Yes, the processing of tungsten is challenging. Conventional process routes are predominantly based on powder metallurgical processes, in particular sintering and downstream forming steps. Against this background, the Fraunhofer IGCV has been pursuing approaches that allow complex tungsten structures to be additively manufactured and specifically coupled with copper-based heat sinks. The aim is to achieve a functional transition between the plasma-side surface and the heat-dissipating structure. This is particularly relevant because tungsten and copper differ significantly in terms of their thermal expansion and direct connections are only able to withstand cyclic thermal loads to a limited extent.
How can this transition between the very different materials be solved constructively?
One research focus was on the additive production of lattice-like intermediate structures made of tungsten using laser powder bed fusion. In subsequent steps, these were infiltrated with copper to produce composite systems with improved thermomechanical behavior. In high heat flux tests, corresponding test specimens were examined that combine rolled tungsten elements with additively manufactured, copper-infiltrated transition structures. The results show that such architectures have the potential to improve the control of thermal loads.
So far, that sounds like a combination of several production steps. Is the development also moving in the direction of direct material combinations in the construction process?
Beyond the combination of separately manufactured material areas, additive manufacturing opens up the prospect of processing different materials directly within a manufacturing process in a locally defined manner. In cooperation with industrial partners, process approaches have been investigated in which different metallic powders are successively introduced and selectively melted within a single layer.
What is already possible today with such multi-material structures and where does the need for research begin?
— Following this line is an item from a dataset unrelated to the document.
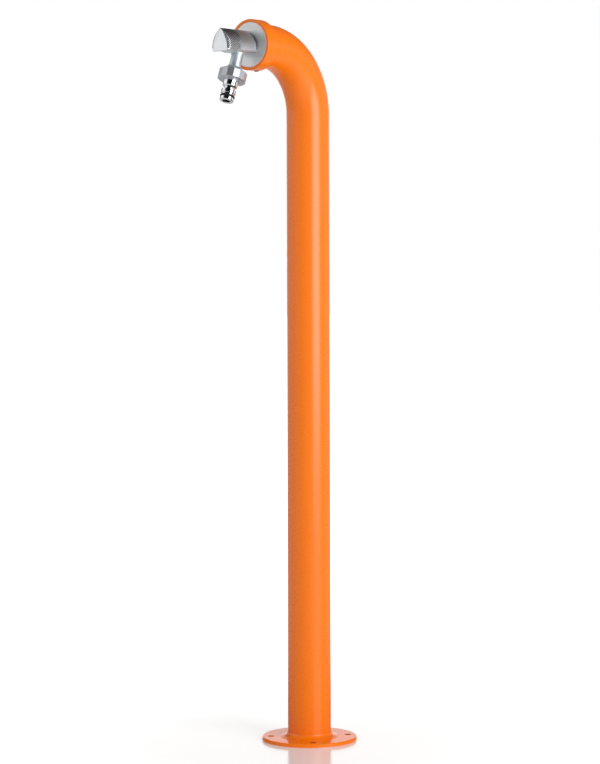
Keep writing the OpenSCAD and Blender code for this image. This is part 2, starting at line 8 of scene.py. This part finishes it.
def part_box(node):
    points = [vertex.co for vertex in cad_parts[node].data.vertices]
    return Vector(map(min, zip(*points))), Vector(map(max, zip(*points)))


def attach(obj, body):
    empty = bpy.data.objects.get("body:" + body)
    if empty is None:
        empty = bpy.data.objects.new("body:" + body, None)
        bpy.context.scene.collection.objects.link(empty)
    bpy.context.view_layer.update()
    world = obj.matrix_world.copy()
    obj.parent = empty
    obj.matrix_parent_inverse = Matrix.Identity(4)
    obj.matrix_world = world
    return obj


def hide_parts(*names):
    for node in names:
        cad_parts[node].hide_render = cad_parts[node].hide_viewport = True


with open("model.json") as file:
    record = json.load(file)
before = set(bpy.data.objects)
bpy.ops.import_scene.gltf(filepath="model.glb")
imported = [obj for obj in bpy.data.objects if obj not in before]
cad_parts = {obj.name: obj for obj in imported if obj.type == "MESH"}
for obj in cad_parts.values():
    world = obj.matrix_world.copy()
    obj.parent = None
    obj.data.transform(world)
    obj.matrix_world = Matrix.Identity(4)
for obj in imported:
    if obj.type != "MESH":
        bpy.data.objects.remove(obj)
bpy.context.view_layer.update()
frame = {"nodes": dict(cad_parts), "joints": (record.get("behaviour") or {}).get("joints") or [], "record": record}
NODES = frame["nodes"]
MM = 0.001

# The tap's axis and its outline, read off the frame
turn = frame["joints"][0]
AXIS_HEIGHT = turn["pos_m"][2]
handle_low, handle_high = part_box("handle")

# Degrees from straight in front of the tap, round towards +X, to the camera
CAMERA_AZIMUTH = 39.73


# Adding a node with its settings and links

def add(tree, kind, inputs=None, **settings):
    """Adds a node; an input given as a socket is linked, any other is set."""
    node = tree.nodes.new(kind)
    for name, value in settings.items():
        setattr(node, name, value)
    for name, value in (inputs or {}).items():
        if isinstance(value, bpy.types.NodeSocket):
            tree.links.new(value, node.inputs[name])
        else:
            node.inputs[name].default_value = value
    return node


def linear(code):
    """Turns an sRGB hex colour into the linear values that the shaders use."""
    levels = [int(code[i:i + 2], 16) / 255 for i in (1, 3, 5)]
    return [c / 12.92 if c <= 0.04045 else ((c + 0.055) / 1.055) ** 2.4 for c in levels] + [1.0]


def new_material(name):
    """A blank material with its output node."""
    material = bpy.data.materials.new(name)
    material.use_nodes = True
    material.node_tree.nodes.clear()
    output = add(material.node_tree, "ShaderNodeOutputMaterial")
    return material, material.node_tree, output


def surface(tree, output, settings):
    """A principled surface with these settings, wired to the output."""
    shader = add(tree, "ShaderNodeBsdfPrincipled", settings)
    tree.links.new(shader.outputs["BSDF"], output.inputs["Surface"])


def waves_per_metre(millimetres):
    """The texture scale whose features are this many millimetres across."""
    return 1 / (millimetres * MM)


# Materials

def uneven(tree, millimetres, detail, least, most):
    """A noise over the piece with features this many millimetres across, and a
    roughness that wanders with it from least to most."""
    place = add(tree, "ShaderNodeTexCoord").outputs["Object"]
    noise = add(tree, "ShaderNodeTexNoise", {
        "Vector": place, "Scale": waves_per_metre(millimetres), "Detail": detail}).outputs["Fac"]
    roughness = add(tree, "ShaderNodeMapRange", {
        "Value": noise, "To Min": least, "To Max": most}).outputs["Result"]
    return noise, roughness


def painted_hole_shade(tree):
    """1 where shade is painted: on the walls of the flange's fixing holes, and on the ring of its
    underside that they open into, which rests on the ground. 0 elsewhere."""
    anchors = next(m for m in frame["record"]["mounts"] if m["name"] == "anchor_bolts")["dims"]
    circle_r = anchors["pcd_mm"] / 2 * MM
    spare = 1.5 * MM
    half_band = anchors["hole_r_mm"] * MM + spare
    unshaded_lip = 0.2 * MM
    flange_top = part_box("base_flange")[1].z
    spot = add(tree, "ShaderNodeNewGeometry").outputs["Position"]
    level = add(tree, "ShaderNodeVectorMath", {0: spot, 1: (1.0, 1.0, 0.0)}, operation="MULTIPLY")
    reach = add(tree, "ShaderNodeVectorMath", {0: level.outputs["Vector"]}, operation="LENGTH")
    band = add(tree, "ShaderNodeMath", {0: reach.outputs["Value"], 1: circle_r, 2: half_band},
               operation="COMPARE")
    height = add(tree, "ShaderNodeSeparateXYZ", {"Vector": spot}).outputs["Z"]
    # The top of each hole's wall is left out of the painted shade
    below = add(tree, "ShaderNodeMath", {0: height, 1: flange_top - unshaded_lip},
                operation="LESS_THAN")
    return add(tree, "ShaderNodeMath", {0: band.outputs[0], 1: below.outputs[0]},
               operation="MULTIPLY").outputs[0]


def powder_coated_steel():
    """Orange polyester powder coat, baked on steel: an even colour, a satin gloss
    and the fine orange peel that the melted powder leaves. The walls of the fixing
    holes carry a painted shade, a darker red, so that the holes read as holes."""
    material, tree, output = new_material("orange_powder_coat")
    peel, roughness = uneven(tree, millimetres=2.2, detail=2.0, least=0.25, most=0.31)
    place = add(tree, "ShaderNodeTexCoord").outputs["Object"]
    drift = add(tree, "ShaderNodeTexNoise", {"Vector": place, "Scale": waves_per_metre(180), "Detail": 3.0})
    tone = add(tree, "ShaderNodeMix", {
        0: drift.outputs["Fac"], 6: linear("#F17200"), 7: linear("#F37600")}, data_type="RGBA")
    # Painted shade: a darker red on the walls of the fixing holes and on the ring under them
    shaded = add(tree, "ShaderNodeMix", {
        0: painted_hole_shade(tree), 6: tone.outputs[2], 7: linear("#B83A00")}, data_type="RGBA")
    bump = add(tree, "ShaderNodeBump", {"Height": peel, "Strength": 0.07, "Distance": 0.03 * MM})
    surface(tree, output, {
        "Base Color": shaded.outputs[2],
        "Roughness": roughness,
        "Normal": bump.outputs["Normal"],
    })
    return material


def brushed_stainless():
    """Stainless sheet ground on a belt: long scratches one way and a soft grey gloss.
    The scratches are drawn coarser than a belt's, so that they show, and all but the
    flat faces are drawn pale and unmetallic, a painted highlight that makes the disc's bevel a light line."""
    material, tree, output = new_material("brushed_stainless")
    place = add(tree, "ShaderNodeTexCoord").outputs["Object"]
    stretch = 25
    along = add(tree, "ShaderNodeMapping", {"Vector": place, "Scale": (1 / stretch, 1.0, 1.0)})
    scratch = add(tree, "ShaderNodeTexNoise", {
        "Vector": along.outputs["Vector"], "Scale": waves_per_metre(0.8), "Detail": 3.0})
    roughness = add(tree, "ShaderNodeMapRange", {
        "Value": scratch.outputs["Fac"], "To Min": 0.42, "To Max": 0.58})
    bump = add(tree, "ShaderNodeBump", {
        "Height": scratch.outputs["Fac"], "Strength": 0.25, "Distance": 0.03 * MM})
    # Painted highlight: faces that are not square to the axis, such as the disc's bevel, are drawn pale and
    # unmetallic
    facing = add(tree, "ShaderNodeNewGeometry").outputs["True Normal"]
    axial = add(tree, "ShaderNodeVectorMath", {0: facing, 1: (0.0, 1.0, 0.0)},
                operation="DOT_PRODUCT").outputs["Value"]
    squareness = add(tree, "ShaderNodeMath", {0: axial}, operation="ABSOLUTE").outputs[0]
    flat = add(tree, "ShaderNodeMapRange", {
        "Value": squareness, "From Min": 0.9, "From Max": 0.98}).outputs["Result"]
    tone = add(tree, "ShaderNodeMix", {
        0: flat, 6: linear("#FAFBFC"), 7: linear("#E2E3E4")}, data_type="RGBA")
    surface(tree, output, {
        "Base Color": tone.outputs[2],
        "Metallic": flat,
        "Roughness": roughness.outputs["Result"],
        "Normal": bump.outputs["Normal"],
    })
    return material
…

This approach offers the possibility of building three-dimensional multi-material structures with high functional integration and substituting conventional multi-stage joining or infiltration processes. Complex metallic material combinations of copper and up to two other materials (e.g. steel or nickel-based alloys) have already been realized. The transfer to the tungsten-copper system, which is particularly relevant for fusion applications, is the subject of ongoing research work. Due to the very different thermophysical and process-related properties of the two materials, there is still a considerable need for development in this area. Nevertheless, this approach in particular opens up great potential for future component architectures designed to meet load requirements.
In addition to the combination of materials, it is also important to dissipate heat reliably. What does this mean for the geometry of such components?
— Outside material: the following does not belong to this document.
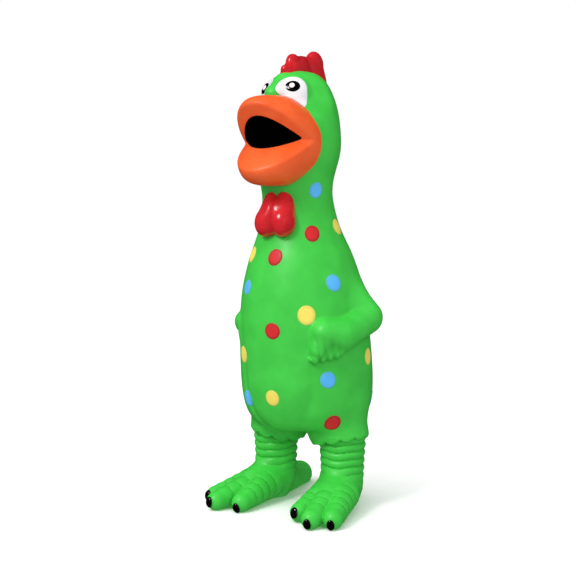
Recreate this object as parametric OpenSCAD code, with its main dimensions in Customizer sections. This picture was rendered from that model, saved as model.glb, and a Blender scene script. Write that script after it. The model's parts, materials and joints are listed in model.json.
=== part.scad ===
// Upright latex rubber chicken with a squeaker in its throat.
// Millimetres, +Z up. It faces -Y, and its left side is +X.
// The origin is on the floor, under the middle of the outline.

/* [Skin] */
// Thickness of the latex
wall = 2; // [1.6:0.1:2.4]
// Gap between pieces that move past each other
gap = 0.4; // [0.3:0.05:0.6]

/* [Body] */
// Largest radius of the body
body_r = 40.8; // [40:0.2:41.5]
// Height of the hips
hip_z = 60; // [59:0.5:61]
// Forward lean of the body and neck
lean = 5.5; // [5:0.1:6]
// Height of the neck flex above the hips
neck_up = 98.5; // [97:0.5:100]
// Radius of the neck where it flexes
neck_ball_r = 31.2; // [30.8:0.1:31.6]

/* [Belly] */
// Radius of the part of the belly that gives
belly_r = 26; // [24:0.5:28]
// Height of its centre
belly_z = 88; // [86:1:90]

/* [Head] */
// Front-to-back place of the skull
skull_y = -8.5; // [-9:0.1:-8]
// Height of the corners of the mouth
mouth_z = 224; // [223:0.5:225]
// Sideways turn of each eye
eye_turn = 36; // [34:1:38]
// Radius of each eyeball
eye_r = 11.5; // [11:0.1:12]

/* [Legs] */
// Sideways offset of each shank
leg_x = 25; // [24.5:0.5:26]
// Front-to-back place of the shanks
leg_y = 5; // [4.5:0.1:5.5]
// Height of the shank's flex
leg_pivot_z = 36; // [35:0.5:37]
// Radius of the shank
shank_r = 14.3; // [14:0.1:14.6]
// Height of the top of the foot
foot_h = 20; // [19:0.5:21]

/* [Dots] */
// Radius of a painted dot
dot_r = 5.3; // [5:0.1:5.6]
// Height of a dot at its middle
dot_h = 0.6; // [0.5:0.1:0.8]

/* [Squeaker] */
// Radius of the whistle case
whistle_r = 12; // [11:0.5:13]
// Height of the whistle case
whistle_h = 18; // [16:1:20]
// Height of the case's lower end
whistle_z = 192; // [191:0.5:193]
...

In addition to the directly plasma-loaded high-load areas, complex cooling structures are also of central importance for future fusion systems. Copper-based heat sinks and heat sinks in particular must safely dissipate high thermal loads and at the same time be provided in a geometrically highly integrated form. Additive manufacturing processes offer considerable degrees of freedom for this, as they enable the production of internal channel structures and functionally integrated geometries that are difficult or impossible to realize with conventional manufacturing processes.
When such complex copper structures are additively manufactured: What needs to be demonstrated and mastered afterwards?
As part of the work, large-volume and complex copper structures were also developed, such as those that are important in the Wendelstein 7-X environment. While such components have so far often been constructed and joined from a large number of individual parts, additive manufacturing allows the realization of largely monolithic components. However, this poses specific challenges. These include, in particular, the achievable helium leak tightness, the complete removal of unmelted powder residues from internal channels, suitable post-treatment strategies and in-process quality assurance.
In your opinion, what are the next steps that need to be taken to turn such approaches into reliable process chains?
For future industrial use, it will be crucial to transfer the developed approaches into robust, scalable and economically viable process chains. In addition to the further qualification of additively manufactured multi-material systems in terms of materials and processes, validation under realistic thermal and mechanical load conditions will play a key role. Additive manufacturing can thus become a key technology for the realization of high-performance fusion components.